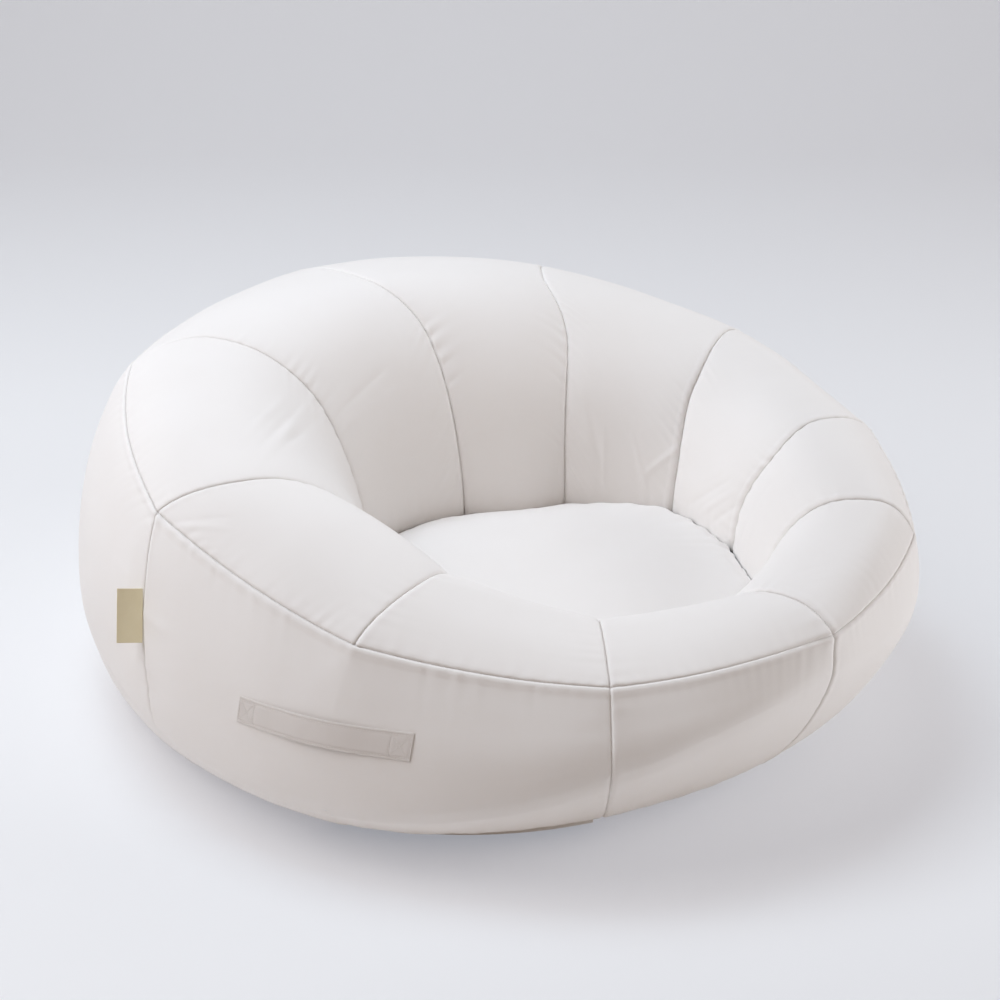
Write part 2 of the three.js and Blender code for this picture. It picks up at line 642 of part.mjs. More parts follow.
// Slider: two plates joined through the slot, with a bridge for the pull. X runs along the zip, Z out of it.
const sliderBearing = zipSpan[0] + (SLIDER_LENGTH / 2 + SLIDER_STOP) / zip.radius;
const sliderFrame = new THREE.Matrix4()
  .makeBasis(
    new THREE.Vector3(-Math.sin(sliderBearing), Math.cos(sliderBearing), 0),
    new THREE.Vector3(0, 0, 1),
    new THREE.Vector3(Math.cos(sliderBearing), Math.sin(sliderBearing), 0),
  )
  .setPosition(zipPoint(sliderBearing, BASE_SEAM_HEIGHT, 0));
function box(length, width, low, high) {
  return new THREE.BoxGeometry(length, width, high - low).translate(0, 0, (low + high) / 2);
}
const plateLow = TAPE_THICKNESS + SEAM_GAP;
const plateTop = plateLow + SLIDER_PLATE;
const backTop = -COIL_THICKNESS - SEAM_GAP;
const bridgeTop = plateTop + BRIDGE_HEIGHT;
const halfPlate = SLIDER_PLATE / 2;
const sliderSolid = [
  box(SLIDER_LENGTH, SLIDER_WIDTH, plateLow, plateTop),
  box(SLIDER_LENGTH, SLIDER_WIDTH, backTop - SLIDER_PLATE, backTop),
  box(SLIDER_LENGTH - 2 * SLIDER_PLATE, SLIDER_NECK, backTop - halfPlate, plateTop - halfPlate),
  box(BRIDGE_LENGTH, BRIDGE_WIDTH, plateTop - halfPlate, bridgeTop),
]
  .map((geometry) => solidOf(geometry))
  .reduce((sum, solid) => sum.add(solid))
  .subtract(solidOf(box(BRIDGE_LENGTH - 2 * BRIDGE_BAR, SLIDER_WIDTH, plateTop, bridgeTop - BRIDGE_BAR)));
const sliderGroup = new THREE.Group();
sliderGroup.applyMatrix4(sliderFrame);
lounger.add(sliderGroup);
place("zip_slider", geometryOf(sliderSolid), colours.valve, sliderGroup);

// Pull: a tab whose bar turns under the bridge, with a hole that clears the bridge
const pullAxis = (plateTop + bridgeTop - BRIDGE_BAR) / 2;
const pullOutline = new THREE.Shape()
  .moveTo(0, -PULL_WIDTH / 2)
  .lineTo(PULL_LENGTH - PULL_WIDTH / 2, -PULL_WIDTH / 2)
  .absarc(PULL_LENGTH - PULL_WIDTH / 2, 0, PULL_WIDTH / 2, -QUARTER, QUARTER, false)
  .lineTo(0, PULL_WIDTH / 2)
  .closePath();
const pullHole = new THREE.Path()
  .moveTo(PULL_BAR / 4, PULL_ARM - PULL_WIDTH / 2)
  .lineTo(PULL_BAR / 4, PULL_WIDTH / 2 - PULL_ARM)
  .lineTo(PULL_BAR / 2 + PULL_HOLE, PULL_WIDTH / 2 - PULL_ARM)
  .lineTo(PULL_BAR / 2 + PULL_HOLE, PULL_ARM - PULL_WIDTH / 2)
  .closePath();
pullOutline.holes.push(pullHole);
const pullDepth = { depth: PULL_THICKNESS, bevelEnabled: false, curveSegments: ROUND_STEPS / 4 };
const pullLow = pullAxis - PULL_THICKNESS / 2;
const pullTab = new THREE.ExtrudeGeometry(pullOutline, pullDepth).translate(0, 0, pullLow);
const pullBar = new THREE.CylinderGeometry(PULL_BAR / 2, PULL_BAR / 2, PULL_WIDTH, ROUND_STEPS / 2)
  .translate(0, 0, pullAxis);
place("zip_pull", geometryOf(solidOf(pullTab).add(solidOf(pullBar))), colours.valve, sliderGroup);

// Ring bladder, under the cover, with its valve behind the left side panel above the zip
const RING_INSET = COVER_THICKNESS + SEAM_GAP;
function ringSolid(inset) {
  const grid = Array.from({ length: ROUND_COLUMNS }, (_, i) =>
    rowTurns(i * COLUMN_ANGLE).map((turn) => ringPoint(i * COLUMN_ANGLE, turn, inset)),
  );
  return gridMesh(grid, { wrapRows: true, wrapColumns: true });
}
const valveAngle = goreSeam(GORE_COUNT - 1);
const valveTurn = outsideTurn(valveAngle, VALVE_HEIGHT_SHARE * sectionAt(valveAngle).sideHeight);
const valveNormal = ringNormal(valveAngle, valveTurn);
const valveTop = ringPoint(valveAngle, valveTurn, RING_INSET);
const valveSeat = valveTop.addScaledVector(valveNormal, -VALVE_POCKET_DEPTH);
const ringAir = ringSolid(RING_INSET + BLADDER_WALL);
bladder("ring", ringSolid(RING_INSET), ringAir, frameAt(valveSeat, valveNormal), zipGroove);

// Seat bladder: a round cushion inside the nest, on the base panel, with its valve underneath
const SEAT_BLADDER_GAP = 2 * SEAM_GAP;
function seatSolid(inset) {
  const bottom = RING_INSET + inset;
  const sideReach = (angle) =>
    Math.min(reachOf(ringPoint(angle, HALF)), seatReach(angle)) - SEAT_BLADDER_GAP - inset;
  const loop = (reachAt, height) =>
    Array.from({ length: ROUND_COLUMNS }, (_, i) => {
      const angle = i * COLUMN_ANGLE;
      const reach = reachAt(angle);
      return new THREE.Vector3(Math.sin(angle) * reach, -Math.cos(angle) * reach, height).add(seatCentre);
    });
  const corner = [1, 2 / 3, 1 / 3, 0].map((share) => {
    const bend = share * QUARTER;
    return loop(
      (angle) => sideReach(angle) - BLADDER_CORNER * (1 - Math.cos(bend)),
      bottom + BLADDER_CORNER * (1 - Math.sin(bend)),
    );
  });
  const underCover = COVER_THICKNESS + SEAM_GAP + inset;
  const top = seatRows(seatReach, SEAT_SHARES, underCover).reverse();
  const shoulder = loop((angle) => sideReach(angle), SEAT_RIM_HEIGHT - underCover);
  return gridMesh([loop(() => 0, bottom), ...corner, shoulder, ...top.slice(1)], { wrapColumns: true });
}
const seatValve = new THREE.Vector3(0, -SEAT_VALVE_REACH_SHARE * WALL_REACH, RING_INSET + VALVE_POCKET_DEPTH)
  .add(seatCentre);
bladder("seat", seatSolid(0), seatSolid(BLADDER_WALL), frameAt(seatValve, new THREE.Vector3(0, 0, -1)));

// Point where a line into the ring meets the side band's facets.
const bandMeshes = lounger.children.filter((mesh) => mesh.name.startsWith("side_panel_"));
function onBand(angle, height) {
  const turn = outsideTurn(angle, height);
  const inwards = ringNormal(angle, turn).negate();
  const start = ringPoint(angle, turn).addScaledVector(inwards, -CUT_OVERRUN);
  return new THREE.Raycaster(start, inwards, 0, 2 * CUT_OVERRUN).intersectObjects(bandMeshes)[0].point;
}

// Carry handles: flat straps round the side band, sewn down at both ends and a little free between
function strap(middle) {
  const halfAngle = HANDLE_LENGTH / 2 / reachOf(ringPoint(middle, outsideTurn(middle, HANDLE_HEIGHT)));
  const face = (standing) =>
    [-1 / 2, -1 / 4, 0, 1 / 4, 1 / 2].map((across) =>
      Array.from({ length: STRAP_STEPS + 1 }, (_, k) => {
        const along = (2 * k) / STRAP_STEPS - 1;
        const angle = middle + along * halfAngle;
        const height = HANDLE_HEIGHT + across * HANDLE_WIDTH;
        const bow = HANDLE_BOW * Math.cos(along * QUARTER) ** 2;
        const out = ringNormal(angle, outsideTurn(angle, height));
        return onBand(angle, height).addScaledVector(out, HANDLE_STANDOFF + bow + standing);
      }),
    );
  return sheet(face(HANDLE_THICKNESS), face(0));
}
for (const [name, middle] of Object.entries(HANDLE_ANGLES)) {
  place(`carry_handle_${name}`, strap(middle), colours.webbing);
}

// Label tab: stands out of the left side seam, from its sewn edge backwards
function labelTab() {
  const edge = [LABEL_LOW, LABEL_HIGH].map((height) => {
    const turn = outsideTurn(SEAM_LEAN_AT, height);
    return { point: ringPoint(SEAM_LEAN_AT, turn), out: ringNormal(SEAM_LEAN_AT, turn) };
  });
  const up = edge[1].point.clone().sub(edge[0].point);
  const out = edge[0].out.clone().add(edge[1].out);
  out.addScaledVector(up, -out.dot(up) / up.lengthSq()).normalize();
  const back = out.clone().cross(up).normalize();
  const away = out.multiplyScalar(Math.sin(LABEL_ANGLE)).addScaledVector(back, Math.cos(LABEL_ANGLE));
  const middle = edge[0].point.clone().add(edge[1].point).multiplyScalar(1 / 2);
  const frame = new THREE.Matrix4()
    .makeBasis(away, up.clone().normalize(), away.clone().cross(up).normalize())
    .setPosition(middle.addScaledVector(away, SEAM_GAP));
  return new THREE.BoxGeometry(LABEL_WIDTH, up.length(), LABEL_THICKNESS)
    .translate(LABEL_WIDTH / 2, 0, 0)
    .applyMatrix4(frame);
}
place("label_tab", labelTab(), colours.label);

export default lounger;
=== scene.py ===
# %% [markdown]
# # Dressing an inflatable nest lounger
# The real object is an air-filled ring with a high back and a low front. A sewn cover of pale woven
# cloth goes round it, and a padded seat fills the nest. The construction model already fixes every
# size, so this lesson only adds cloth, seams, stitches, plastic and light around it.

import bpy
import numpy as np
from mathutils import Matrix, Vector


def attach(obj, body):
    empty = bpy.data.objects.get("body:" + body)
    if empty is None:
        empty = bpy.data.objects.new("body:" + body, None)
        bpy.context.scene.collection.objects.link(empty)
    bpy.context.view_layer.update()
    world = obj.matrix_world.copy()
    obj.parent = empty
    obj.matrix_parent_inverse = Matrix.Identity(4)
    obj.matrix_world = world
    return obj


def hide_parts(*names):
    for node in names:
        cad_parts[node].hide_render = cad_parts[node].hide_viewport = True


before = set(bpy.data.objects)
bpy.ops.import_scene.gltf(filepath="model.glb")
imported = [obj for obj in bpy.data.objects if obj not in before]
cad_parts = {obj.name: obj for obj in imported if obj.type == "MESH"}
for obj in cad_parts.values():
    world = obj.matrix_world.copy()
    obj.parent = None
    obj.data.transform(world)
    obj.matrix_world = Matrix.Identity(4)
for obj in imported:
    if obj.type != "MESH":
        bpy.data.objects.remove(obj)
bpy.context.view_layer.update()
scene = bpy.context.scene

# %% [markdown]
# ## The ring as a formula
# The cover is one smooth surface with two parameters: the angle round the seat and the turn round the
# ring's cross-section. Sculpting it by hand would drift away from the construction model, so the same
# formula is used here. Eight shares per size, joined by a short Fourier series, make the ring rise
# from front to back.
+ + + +
Find and count the lines of the data that include the string "Identity", and report that figure by itself.

_Task output:_ 2